**DATA ROWS:**
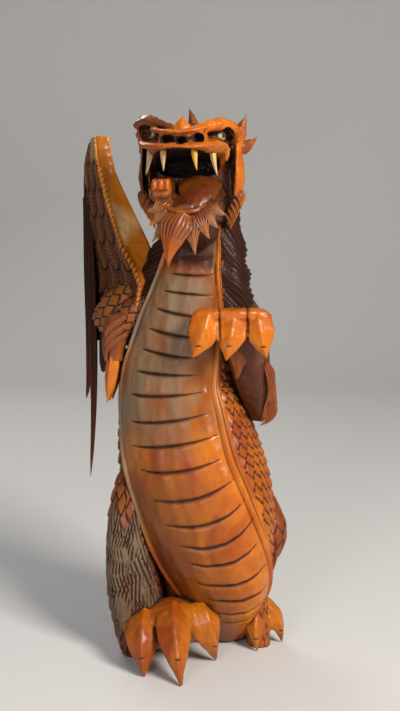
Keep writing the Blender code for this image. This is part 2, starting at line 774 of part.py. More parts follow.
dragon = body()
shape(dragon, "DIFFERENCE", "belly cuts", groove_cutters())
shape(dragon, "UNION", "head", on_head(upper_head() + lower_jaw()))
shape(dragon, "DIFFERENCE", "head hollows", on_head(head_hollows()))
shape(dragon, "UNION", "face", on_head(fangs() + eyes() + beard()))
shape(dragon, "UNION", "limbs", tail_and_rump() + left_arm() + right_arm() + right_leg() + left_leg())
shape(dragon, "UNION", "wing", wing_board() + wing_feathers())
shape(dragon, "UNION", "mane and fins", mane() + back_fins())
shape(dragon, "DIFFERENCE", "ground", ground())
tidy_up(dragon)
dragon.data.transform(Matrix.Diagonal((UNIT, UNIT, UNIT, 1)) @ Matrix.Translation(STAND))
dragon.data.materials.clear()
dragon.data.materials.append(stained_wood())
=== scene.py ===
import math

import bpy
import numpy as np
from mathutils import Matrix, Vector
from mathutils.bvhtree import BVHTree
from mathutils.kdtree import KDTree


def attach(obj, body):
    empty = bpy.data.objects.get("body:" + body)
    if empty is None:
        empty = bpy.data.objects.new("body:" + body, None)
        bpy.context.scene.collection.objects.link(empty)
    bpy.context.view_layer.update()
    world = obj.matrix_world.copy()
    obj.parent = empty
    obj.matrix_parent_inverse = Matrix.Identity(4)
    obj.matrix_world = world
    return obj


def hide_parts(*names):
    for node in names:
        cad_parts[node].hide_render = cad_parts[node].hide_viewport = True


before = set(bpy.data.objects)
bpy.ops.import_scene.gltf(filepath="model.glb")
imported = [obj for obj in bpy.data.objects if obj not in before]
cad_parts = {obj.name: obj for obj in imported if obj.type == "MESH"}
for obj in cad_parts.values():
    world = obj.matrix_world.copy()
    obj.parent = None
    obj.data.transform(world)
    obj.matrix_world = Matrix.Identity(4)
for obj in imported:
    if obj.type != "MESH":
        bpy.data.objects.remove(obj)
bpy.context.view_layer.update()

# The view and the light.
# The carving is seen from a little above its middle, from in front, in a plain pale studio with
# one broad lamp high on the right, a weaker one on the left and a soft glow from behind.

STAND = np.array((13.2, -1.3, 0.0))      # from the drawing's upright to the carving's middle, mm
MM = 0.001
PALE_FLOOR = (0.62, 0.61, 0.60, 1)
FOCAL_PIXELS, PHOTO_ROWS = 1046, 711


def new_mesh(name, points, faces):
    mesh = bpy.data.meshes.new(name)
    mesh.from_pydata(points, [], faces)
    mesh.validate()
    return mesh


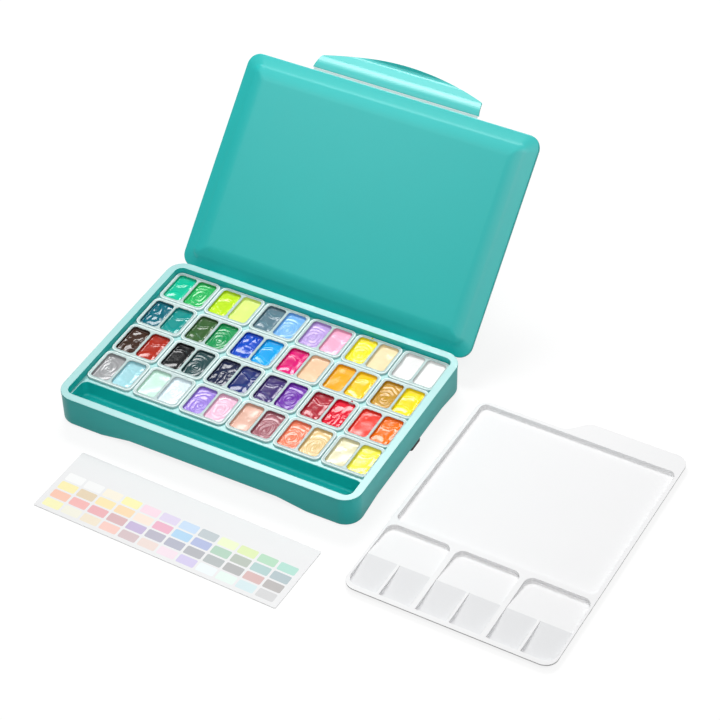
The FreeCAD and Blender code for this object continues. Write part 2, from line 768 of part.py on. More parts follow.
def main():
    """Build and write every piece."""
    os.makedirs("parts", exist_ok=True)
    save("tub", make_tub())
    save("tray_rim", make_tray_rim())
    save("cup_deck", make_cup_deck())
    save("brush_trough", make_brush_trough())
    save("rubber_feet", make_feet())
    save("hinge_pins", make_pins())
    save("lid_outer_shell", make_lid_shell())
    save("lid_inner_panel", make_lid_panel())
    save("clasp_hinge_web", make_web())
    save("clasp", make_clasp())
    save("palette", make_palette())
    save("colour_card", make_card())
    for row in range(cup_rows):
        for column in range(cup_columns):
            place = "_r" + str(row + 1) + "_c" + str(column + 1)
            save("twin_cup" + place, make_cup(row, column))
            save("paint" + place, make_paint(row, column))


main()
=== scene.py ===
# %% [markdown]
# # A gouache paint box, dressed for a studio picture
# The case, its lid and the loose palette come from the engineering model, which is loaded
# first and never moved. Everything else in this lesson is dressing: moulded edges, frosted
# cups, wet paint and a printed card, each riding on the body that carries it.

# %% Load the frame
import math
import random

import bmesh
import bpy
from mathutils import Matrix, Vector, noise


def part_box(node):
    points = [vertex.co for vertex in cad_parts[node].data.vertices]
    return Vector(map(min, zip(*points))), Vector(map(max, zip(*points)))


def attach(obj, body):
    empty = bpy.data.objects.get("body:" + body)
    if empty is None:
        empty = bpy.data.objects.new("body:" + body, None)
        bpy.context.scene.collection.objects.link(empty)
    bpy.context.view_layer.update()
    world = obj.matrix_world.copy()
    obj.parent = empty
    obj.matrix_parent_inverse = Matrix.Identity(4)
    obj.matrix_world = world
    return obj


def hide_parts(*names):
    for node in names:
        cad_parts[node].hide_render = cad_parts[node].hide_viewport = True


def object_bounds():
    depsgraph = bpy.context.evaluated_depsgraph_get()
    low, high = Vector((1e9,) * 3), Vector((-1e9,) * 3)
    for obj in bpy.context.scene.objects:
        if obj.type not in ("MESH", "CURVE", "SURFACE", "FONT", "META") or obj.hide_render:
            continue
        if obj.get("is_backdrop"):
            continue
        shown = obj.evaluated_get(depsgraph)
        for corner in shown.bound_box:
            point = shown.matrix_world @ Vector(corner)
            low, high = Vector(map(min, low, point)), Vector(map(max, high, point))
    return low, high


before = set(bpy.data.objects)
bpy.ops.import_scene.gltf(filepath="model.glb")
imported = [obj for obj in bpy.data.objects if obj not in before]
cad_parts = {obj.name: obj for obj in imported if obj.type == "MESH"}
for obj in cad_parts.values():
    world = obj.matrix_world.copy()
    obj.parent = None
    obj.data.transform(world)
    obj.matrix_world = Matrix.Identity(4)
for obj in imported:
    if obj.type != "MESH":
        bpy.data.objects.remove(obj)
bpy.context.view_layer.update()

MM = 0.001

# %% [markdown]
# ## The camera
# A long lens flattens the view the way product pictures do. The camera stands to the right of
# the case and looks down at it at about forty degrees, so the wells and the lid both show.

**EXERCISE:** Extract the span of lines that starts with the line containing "dragon.data.transform(Matrix.Diagonal((UNIT, UNIT, UNIT, 1))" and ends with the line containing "# one broad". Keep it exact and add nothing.

**ANSWER TO THIS TASK:**
dragon.data.transform(Matrix.Diagonal((UNIT, UNIT, UNIT, 1)) @ Matrix.Translation(STAND))
dragon.data.materials.clear()
dragon.data.materials.append(stained_wood())
=== scene.py ===
import math

import bpy
import numpy as np
from mathutils import Matrix, Vector
from mathutils.bvhtree import BVHTree
from mathutils.kdtree import KDTree


def attach(obj, body):
    empty = bpy.data.objects.get("body:" + body)
    if empty is None:
        empty = bpy.data.objects.new("body:" + body, None)
        bpy.context.scene.collection.objects.link(empty)
    bpy.context.view_layer.update()
    world = obj.matrix_world.copy()
    obj.parent = empty
    obj.matrix_parent_inverse = Matrix.Identity(4)
    obj.matrix_world = world
    return obj


def hide_parts(*names):
    for node in names:
        cad_parts[node].hide_render = cad_parts[node].hide_viewport = True


before = set(bpy.data.objects)
bpy.ops.import_scene.gltf(filepath="model.glb")
imported = [obj for obj in bpy.data.objects if obj not in before]
cad_parts = {obj.name: obj for obj in imported if obj.type == "MESH"}
for obj in cad_parts.values():
    world = obj.matrix_world.copy()
    obj.parent = None
    obj.data.transform(world)
    obj.matrix_world = Matrix.Identity(4)
for obj in imported:
    if obj.type != "MESH":
        bpy.data.objects.remove(obj)
bpy.context.view_layer.update()

# The view and the light.
# The carving is seen from a little above its middle, from in front, in a plain pale studio with
# one broad lamp high on the right, a weaker one on the left and a soft glow from behind.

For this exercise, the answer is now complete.